Abd'elkader Farrah - an appreciation

ABD'ELKADER Farrah was the most complete man of the theatre it has been my privilege to know. His fame as one of the world's top stage designers sometimes obscured the fact that he was much more than that. Gifted with a brilliant visual imagination, he also had an instinctive insight into the nature of the dramatist and the craft of acting and directing.

This was nurtured from an early age when, with his brothers, he formed a small touring company which performed all over his native Algeria. On coming to Europe, he worked for nine years in Strasbourg with Michel Saint-Denis and it was Michel (on becoming one of Peter Hall's triumvirate at the newly formed Royal Shakespeare Company in 1961) who invited him to design his production of The Cherry Orchard in Stratford's winter season, which later transferred to the Aldwych in London's West End.

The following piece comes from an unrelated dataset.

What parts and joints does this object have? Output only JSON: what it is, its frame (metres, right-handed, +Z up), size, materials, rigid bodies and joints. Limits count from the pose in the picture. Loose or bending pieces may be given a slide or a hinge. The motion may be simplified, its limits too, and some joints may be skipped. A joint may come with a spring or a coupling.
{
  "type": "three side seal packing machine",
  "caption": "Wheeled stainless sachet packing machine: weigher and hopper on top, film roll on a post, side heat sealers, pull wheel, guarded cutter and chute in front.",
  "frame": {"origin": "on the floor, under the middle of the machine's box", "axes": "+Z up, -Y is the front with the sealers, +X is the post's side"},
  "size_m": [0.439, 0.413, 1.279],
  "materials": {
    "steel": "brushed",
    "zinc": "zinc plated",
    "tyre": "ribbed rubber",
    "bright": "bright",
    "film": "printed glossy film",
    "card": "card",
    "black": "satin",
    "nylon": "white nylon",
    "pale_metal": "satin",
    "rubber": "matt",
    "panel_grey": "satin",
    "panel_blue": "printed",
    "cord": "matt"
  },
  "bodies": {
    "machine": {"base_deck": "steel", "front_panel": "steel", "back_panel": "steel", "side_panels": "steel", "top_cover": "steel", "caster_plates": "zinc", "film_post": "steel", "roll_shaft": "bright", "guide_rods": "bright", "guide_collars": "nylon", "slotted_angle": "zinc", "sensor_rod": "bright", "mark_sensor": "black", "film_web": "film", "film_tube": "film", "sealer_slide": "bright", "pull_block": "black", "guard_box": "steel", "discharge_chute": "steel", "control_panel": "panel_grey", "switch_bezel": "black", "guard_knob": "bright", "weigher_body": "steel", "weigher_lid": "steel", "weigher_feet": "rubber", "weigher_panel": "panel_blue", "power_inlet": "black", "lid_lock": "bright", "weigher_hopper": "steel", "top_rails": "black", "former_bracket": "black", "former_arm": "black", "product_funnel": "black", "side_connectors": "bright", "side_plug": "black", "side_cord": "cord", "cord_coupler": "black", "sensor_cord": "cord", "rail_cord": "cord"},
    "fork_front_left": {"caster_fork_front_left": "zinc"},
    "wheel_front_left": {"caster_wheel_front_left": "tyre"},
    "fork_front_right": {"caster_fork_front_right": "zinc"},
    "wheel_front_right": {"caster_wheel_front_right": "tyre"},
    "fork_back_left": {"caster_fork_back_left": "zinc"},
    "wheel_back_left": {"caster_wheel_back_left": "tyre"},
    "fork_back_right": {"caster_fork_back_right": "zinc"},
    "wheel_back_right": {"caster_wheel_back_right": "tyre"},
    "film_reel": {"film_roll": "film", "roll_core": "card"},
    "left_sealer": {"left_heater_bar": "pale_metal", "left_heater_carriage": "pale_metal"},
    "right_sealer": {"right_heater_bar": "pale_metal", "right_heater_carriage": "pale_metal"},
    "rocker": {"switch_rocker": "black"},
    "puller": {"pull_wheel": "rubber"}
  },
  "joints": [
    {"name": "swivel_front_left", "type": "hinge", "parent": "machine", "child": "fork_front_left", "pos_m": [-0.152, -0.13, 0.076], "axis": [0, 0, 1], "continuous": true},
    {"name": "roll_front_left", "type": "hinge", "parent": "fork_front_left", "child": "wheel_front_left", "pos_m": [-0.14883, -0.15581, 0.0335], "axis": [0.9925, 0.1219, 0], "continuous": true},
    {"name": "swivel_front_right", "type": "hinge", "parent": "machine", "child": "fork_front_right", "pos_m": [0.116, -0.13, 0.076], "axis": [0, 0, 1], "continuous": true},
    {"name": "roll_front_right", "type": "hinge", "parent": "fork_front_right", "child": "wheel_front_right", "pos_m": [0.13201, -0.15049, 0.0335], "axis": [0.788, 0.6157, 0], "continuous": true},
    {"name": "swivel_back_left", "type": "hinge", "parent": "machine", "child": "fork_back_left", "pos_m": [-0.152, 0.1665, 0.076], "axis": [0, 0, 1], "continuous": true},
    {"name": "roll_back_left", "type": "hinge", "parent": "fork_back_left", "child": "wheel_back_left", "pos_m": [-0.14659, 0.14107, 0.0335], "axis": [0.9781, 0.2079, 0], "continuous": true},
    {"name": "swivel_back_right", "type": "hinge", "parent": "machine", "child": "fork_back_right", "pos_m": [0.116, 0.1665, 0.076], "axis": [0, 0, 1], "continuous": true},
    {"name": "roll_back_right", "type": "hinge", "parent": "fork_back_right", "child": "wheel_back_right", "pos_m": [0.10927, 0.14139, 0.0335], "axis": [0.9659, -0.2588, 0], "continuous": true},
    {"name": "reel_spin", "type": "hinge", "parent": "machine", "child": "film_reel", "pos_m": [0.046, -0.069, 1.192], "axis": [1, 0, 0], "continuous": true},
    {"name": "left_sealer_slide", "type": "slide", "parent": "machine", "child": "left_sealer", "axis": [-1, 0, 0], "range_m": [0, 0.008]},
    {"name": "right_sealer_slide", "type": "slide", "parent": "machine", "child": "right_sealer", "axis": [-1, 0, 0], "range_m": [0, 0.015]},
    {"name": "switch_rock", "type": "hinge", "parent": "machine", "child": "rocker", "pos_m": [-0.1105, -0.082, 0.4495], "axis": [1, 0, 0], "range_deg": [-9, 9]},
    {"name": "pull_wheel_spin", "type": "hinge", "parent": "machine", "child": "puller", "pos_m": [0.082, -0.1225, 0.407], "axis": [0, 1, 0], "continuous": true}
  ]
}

In 1962, he designed Christopher Fry's Curtmantle for the RSC, which opened at the Edinburgh Festival. When, in 1963, he designed Brook's production of The Tempest (in which I played Prospero) at Stratford, we became close friends. Eighteen months later, in the summer of 1965, he accepted my invitation to come to Edinburgh as head of design at the formation of the Royal Lyceum Theatre Company. Working with a young team of Scottish designers, he created (in make-shift workshops in a disused warehouse on the site of what became the bus station) a brilliant department which produced such innovative work, using revolutionary materials, that Franco Zeffirelli sent his assistant north to find out what we were up to.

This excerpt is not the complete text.